I have two long list, one from a log file that contains lines formatted like
201001050843 blah blah blah <email@site.com> blah blah
and a second file in csv format. I need to generate a list of all the entries in file2 that do not contain a email address in the log file, while maintaining the csv format.
Example
Log file contains:
201001050843 blah blah blah <email@site.com> blah blah
201001050843 blah blah blah <email2@site.com> blah blah
File2 contains:
156456,bob,sagget,email@site.com,4564456
156464,bob,otherguy,email@anothersite.com,45644562
the output should be:
156464,bob,otherguy,email@anothersite.com,45644562
Currently I grab the emails from the log and load them into another list with:
sent_emails =[]
for line in sent:
try:
temp1= line.index('<')
temp2 = line.index('>')
sent_emails.append(line[temp1+1:temp2])
except ValueError:
pass
And then compare to file2 with either:
lista = mail_lista.readlines()
for line in lista:
temp = line.split()
for thing in temp:
try:
if thing.index('@'):
if thing in sent_emails:
lista.remove(temp)
except ValueError:
pass
newa.writelines(lista)
or:
for line in mail_listb:
temp = line.split()
for thing in temp:
try:
if thing.index('@'):
if thing not in sent_emails:
newb.write(line)
except ValueError:
pass
However both return all of file2!
Thanks for any help you can give.
EDIT: Thanks for the recommendations for sets, it made a larger speed difference than I would have thought possible. Way to go hash tables! I will definitively be using sets more often from now on.

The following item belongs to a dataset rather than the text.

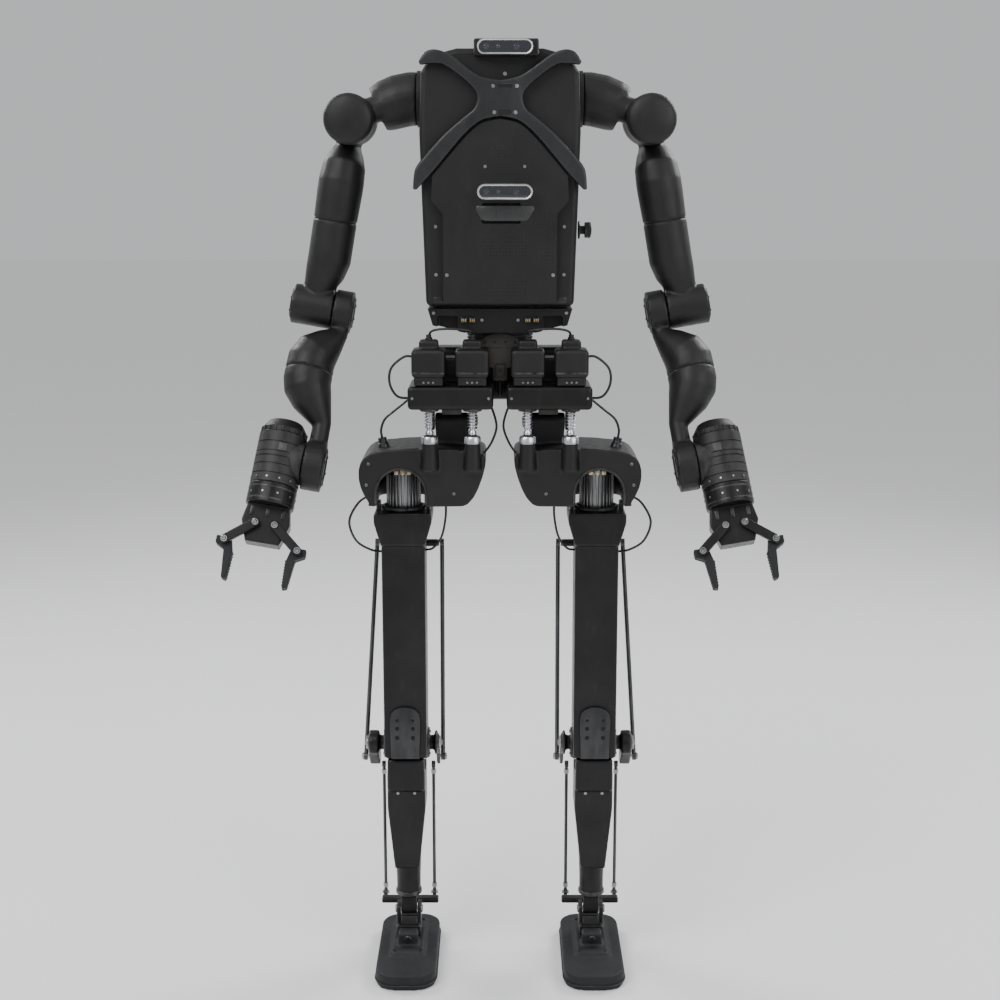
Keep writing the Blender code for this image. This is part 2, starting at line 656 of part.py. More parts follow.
def shin(side, name, frame):
    """The lower leg with the knee knuckle, its axle and the crank at each end of the axle."""
    x, _, z = mirrored(side, KNEE)
    leg = limb(
        [
            (x, -0.006, z - 0.020, 0.020),
            (x, -0.008, z - 0.066, 0.030),
            (x, -0.010, z - 0.150, 0.028),
            (x, -0.004, z - 0.210, 0.024),
            (x, 0.000, 0.150, 0.022),
            (x, 0.000, 0.116, 0.022),
        ]
    )
    taper = [(-0.034, z - 0.040), (0.034, z - 0.040), (0.034, z - 0.110), (0.022, z - 0.225)]
    taper += [(-0.022, z - 0.225), (-0.034, z - 0.110)]
    shell = plate([(x + across, up) for across, up in taper], (-0.046, 0.024))
    lip = box((x - 0.033, x + 0.033), (-0.053, -0.035), (z - 0.075, z - 0.015), 0.004)
    knuckle = cylinder(0.030, (x - 0.0265, 0, z), (x + 0.0265, 0, z))
    axle = cylinder(0.0130, (x - 0.055, 0, z), (x + 0.055, 0, z))
    lug = box((x - 0.0145, x + 0.0145), (-0.010, 0.010), (ANKLE_PITCH[2], 0.122))
    lug_end = cylinder(0.010, (x - 0.0145, 0, ANKLE_PITCH[2]), (x + 0.0145, 0, ANKLE_PITCH[2]), 16)
    cranks = []
    pin_y, pin_z = CRANK_PIN
    for end, inside, outside in ((side, 0.052, 0.071), (-side, 0.052, 0.058)):
        span = (x + end * inside, x + end * outside)
        cranks.append(plate(round_ended((0, z), (pin_y, pin_z), 0.015), span, "X"))
        cranks.append(cylinder(0.022, (x + end * 0.050, 0, z), (x + end * (outside - 0.003), 0, z)))
    finish(
        f"{name}_shin",
        leg,
        frame,
        FRAME_BLACK,
        add=[shell, lip, knuckle, axle, lug, lug_end, *cranks],
    )


def ankle_cross(side, name, frame):
    """The yoke between the pitch and roll axles, with the bar that the push rods work on."""
    x, _, z = mirrored(side, ANKLE_PITCH)
    base = box((x - 0.022, x + 0.022), (-0.020, 0.020), (0.038, 0.060), 0.003)
    pieces = []
    for cheek in (-1, 1):
        inside, outside = x + cheek * 0.0155, x + cheek * 0.0225
        pieces.append(box((inside, outside), (-0.014, 0.014), (0.050, z + 0.010), 0.002))
        pieces.append(box((inside, outside), (0.005, 0.044), (z - 0.004, z + 0.004)))
    pieces.append(box((x - 0.053, x + 0.053), (0.030, 0.048), (z - 0.005, z + 0.005), 0.002))
    finish(f"{name}_ankle_cross", base, frame, FRAME_BLACK, add=pieces)


def foot(side, name, frame):
    """The flat foot with the two posts of the ankle roll axle."""
    x = side * LEG_X
    w = FOOT_HALF_WIDTH
    corner = 0.036
    outline = []
    for cx, cy, first in (
        (x + w - corner, FOOT_TOE + corner, -90),
        (x + w - corner, FOOT_HEEL - corner, 0),
        (x - w + corner, FOOT_HEEL - corner, 90),
        (x - w + corner, FOOT_TOE + corner, 180),
    ):
        for step in range(6):
            angle = math.radians(first + step * 18)
            outline.append((cx + corner * math.cos(angle), cy + corner * math.sin(angle)))
    sole = plate(outline, (0, SOLE_TOP), "Z")
    posts = []
    for low, high in ((-0.048, -0.0215), (0.0215, 0.046)):
        posts.append(box((x - 0.018, x + 0.018), (low, high), (0.020, 0.058), 0.003))
    instep = box((x - 0.030, x + 0.030), (-0.075, 0.070), (0.018, 0.034), 0.004)
    finish(f"{name}_foot", sole, frame, RUBBER, add=[instep, *posts])


# Assembly ------------------------------------------------------------------------------------


def torso():
    frame = joint_frame("waist", WAIST)
    torso_shell(frame)
    front_cover(frame)
    x_brace(frame)
    head_camera(frame)
    chest_camera(frame)
    base_frame(frame)
    stop_button(joint_frame("stop_button_slide", from_joint(STOP_BUTTON, WAIST), frame))
    return frame


def arm(name, side, torso_frame):
    pitch = joint_frame(
        f"{name}_shoulder_pitch", from_joint(mirrored(side, SHOULDER_PITCH), WAIST), torso_frame
    )
    shoulder_link(side, name, pitch)
    reach = from_joint(mirrored(side, SHOULDER_ROLL), mirrored(side, SHOULDER_PITCH))
    lean = Matrix.Rotation(-side * ARM_LEAN, 4, "Y")
    roll = joint_frame(f"{name}_shoulder_roll", reach, pitch, lean)
    upper_arm(side, name, roll)
    twist = joint_frame(f"{name}_upper_arm_twist", (0, 0, -TWIST_DROP), roll)
    elbow_link(side, name, twist)
    bend = Matrix.Rotation(-ELBOW_BEND, 4, "X")
    elbow = joint_frame(f"{name}_elbow", (0, 0, TWIST_DROP - ELBOW_DROP), twist, bend)
    forearm_upper(side, name, elbow)
    forearm = joint_frame(f"{name}_forearm_twist", (0, 0, -FOREARM_TWIST_DROP), elbow)
    forearm_lower(side, name, forearm)
    wrist = joint_frame(f"{name}_wrist", (0, 0, FOREARM_TWIST_DROP - WRIST_DROP), forearm)
    wrist_module(side, name, wrist)
    hand = joint_frame(f"{name}_hand_roll", (side * HAND_OFFSET, 0, -HAND_ROLL_DROP), wrist)
    gripper_base(side, name, hand)
    for label, finger in (("outer", side), ("inner", -side)):
        finger_name = f"{name}_finger_{label}"
        upper = (finger * KNUCKLE_UPPER[0], 0, KNUCKLE_UPPER[1] + HAND_ROLL_DROP)
        knuckle = joint_frame(f"{finger_name}_knuckle", upper, hand)
        finger_crank(finger, finger_name, knuckle)
        lower = (
            finger * (KNUCKLE_LOWER[0] - KNUCKLE_UPPER[0]),
            0,
            KNUCKLE_LOWER[1] - KNUCKLE_UPPER[1],
        )
        fingertip(finger, finger_name, joint_frame(f"{finger_name}_tip_pivot", lower, knuckle))


def leg(name, side, pelvis):
    roll_place = mirrored(side, HIP_ROLL)
    roll = joint_frame(f"{name}_hip_roll", roll_place, pelvis)
    hip_carrier(side, name, roll)
    for screw, label in ((1, "outer"), (-1, "inner")):
        hip_motor(side, name, screw, label, roll)
        ball_screw(side, name, screw, label, roll)
    pitch_place = mirrored(side, HIP_PITCH)
    pitch = joint_frame(f"{name}_hip_pitch", from_joint(pitch_place, roll_place), roll)
    hip_housing(side, name, pitch)
    yaw_place = mirrored(side, HIP_YAW)
    yaw = joint_frame(f"{name}_hip_yaw", from_joint(yaw_place, pitch_place), pitch)
    knee_motor(side, name, yaw)
    thigh_beam(side, name, yaw)
    knee_place = mirrored(side, KNEE)
    knee = joint_frame(f"{name}_knee", from_joint(knee_place, yaw_place), yaw)
    shin(side, name, knee)
    pin = (knee_place[0], *CRANK_PIN)
    rods = joint_frame(f"{name}_crank_pin", from_joint(pin, knee_place), knee)
    x = knee_place[0]
    outer = [(x + side * 0.052, CRANK_PIN[0], ROD_TOP), (x + side * 0.0790, *CRANK_PIN)]
    inner = [(x - side * 0.064, CRANK_PIN[0], ROD_TOP), (x - side * 0.0630, *CRANK_PIN)]
    rod(f"{name}_thigh_rod_outer", *outer, ROD_RADIUS, rods)
    rod(f"{name}_thigh_rod_inner", *inner, ROD_RADIUS, rods)
    ankle_place = mirrored(side, ANKLE_PITCH)
    ankle = joint_frame(f"{name}_ankle_pitch", from_joint(ankle_place, knee_place), knee)
    ankle_cross(side, name, ankle)
    for label, end in (("outer", side), ("inner", -side)):
        at = x + end * 0.0455
        rod(f"{name}_shin_rod_{label}", (at, 0.039, 0.352), (at, 0.039, 0.0995), 0.003, knee)
    sole = joint_frame(
        f"{name}_ankle_roll", from_joint(mirrored(side, ANKLE_ROLL), ankle_place), ankle
    )
    foot(side, name, sole)


def build():
    pelvis = joint_frame("pelvis", (0, 0, 0))
    pelvis_frame(pelvis)
    chest = torso()
    for name, side in SIDES:
        arm(name, side, chest)
        leg(name, side, pelvis)
    for top in (pelvis, chest):
        top.location.y += CENTRE_Y


clear_scene()
PARTS = new_collection("humanoid_robot_kit")
CUTTERS = new_collection("cutters", hidden=True)
build()
bpy.context.view_layer.update()
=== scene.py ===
"""Looks of the headless humanoid robot kit: finishes, fasteners, cables, camera and light round the CAD frame."""

import json
import math
from collections import namedtuple

import bmesh
import bpy
from mathutils import Matrix, Vector


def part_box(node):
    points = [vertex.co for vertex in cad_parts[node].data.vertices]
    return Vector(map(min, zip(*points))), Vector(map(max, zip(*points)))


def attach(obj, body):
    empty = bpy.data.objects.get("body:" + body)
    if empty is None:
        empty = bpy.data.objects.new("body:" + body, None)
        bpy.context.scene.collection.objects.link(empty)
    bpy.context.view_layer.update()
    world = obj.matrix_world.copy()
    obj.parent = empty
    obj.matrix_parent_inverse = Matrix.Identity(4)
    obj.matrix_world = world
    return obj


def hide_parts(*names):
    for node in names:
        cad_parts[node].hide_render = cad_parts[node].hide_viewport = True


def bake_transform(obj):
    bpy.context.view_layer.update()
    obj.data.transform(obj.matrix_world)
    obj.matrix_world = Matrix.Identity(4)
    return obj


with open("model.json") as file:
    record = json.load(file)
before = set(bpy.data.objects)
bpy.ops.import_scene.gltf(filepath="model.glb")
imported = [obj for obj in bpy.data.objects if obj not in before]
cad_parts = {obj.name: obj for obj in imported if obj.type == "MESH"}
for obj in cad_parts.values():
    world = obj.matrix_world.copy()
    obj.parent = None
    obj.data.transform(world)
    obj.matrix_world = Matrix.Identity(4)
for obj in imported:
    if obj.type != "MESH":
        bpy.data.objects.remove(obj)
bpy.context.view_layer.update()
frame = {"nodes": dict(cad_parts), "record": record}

Extent = namedtuple("Extent", "x0 y0 z0 x1 y1 z1")
RECORD = frame["record"]
JOINTS = {joint["name"]: joint for joint in RECORD["behaviour"]["joints"]}
BODY_OF = {node: body for body, nodes in RECORD["behaviour"]["bodies"].items() for node in nodes}
SIDES = (("left", 1), ("right", -1))
MID_Y = JOINTS["waist_yaw"]["pos_m"][1]  # front-back place of the waist, hip roll and ankle axes
# turns that stand a flat outline up, facing the robot's front or its back
FRONT = Matrix(((1, 0, 0, 0), (0, 0, -1, 0), (0, 1, 0, 0), (0, 0, 0, 1)))
BACK = Matrix(((-1, 0, 0, 0), (0, 0, 1, 0), (0, 1, 0, 0), (0, 0, 0, 1)))
CAMERA_SHIFT = 0.008  # both depth cameras and the brace's bolts sit this far to the robot's left
FLANGE_UNDER, FLANGE_OVER = 1.032, 1.071  # heights of the hip flange's two faces
HAND_RADIUS = 0.040


def extent(node):
    low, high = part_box(node)
    return Extent(*low, *high)


def pivot(joint):
    return Vector(JOINTS[joint]["pos_m"])


def axis(joint):
    return Vector(JOINTS[joint]["axis"])


# Finishes ------------------------------------------------------------------------------------


class Graph:
    """Short names for building one material's nodes."""

    def __init__(self, name):
        self.material = bpy.data.materials.new(name)
        self.material.use_nodes = True
        self.tree = self.material.node_tree
        self.shader = self.tree.nodes["Principled BSDF"]
        self.coords = self.node("ShaderNodeTexCoord").outputs["Object"]

    def node(self, kind, **values):
        made = self.tree.nodes.new(kind)
        for key, value in values.items():
            if key.startswith("_"):
                setattr(made, key[1:], value)
                continue
            socket = made.inputs[key.replace("__", " ")]
            if isinstance(value, bpy.types.NodeSocket):
                self.tree.links.new(value, socket)
            else:
                socket.default_value = value
        return made

    def noise(self, size, detail=3.0, stretch=(1, 1, 1)):
        """Noise whose features are about that many metres across."""
        mapped = self.node("ShaderNodeMapping", Vector=self.coords, Scale=stretch)
        made = self.node("ShaderNodeTexNoise", Vector=mapped.outputs[0], Scale=1 / size, Detail=detail)
        return made.outputs["Fac"]

    def ramp(self, value, low, high, out_low=0.0, out_high=1.0):
        made = self.node(
            "ShaderNodeMapRange",
            **{"Value": value, "From__Min": low, "From__Max": high, "To__Min": out_low, "To__Max": out_high},
        )
        return made.outputs[0]

    def multiply(self, a, b):
        made = self.node("ShaderNodeMath", _operation="MULTIPLY")
        self.tree.links.new(a, made.inputs[0])
        self.tree.links.new(b, made.inputs[1])
        return made.outputs[0]

    def blend(self, factor, a, b):
        made = self.node("ShaderNodeMix", _data_type="RGBA")
        self.tree.links.new(factor, made.inputs["Factor"])
        for socket, value in ((made.inputs[6], a), (made.inputs[7], b)):
            if isinstance(value, bpy.types.NodeSocket):
                self.tree.links.new(value, socket)
            else:
                socket.default_value = (*value, 1.0)
        return made.outputs[2]

    def set(self, socket, value):
        if isinstance(value, bpy.types.NodeSocket):
            self.tree.links.new(value, self.shader.inputs[socket])
        else:
            self.shader.inputs[socket].default_value = value

    def bump(self, height, distance, strength, below=None):
        made = self.node("ShaderNodeBump", Height=height, Distance=distance, Strength=strength)
        if below is not None:
            self.tree.links.new(below, made.inputs["Normal"])
        return made.outputs[0]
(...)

You could create the set of emails as you do and then:
# emails is a set of emails
for line in fileinput.input("csvfile.csv",inplace =1):
parts = line.split(',')
if parts[3] not in emails:
print line
This only works, if the email in the CSV file is always at position 4.
fileinput enables in place editing.
And use a set for the emails instead of a list as Aaron said, not only because of speed but also to eliminate duplicates.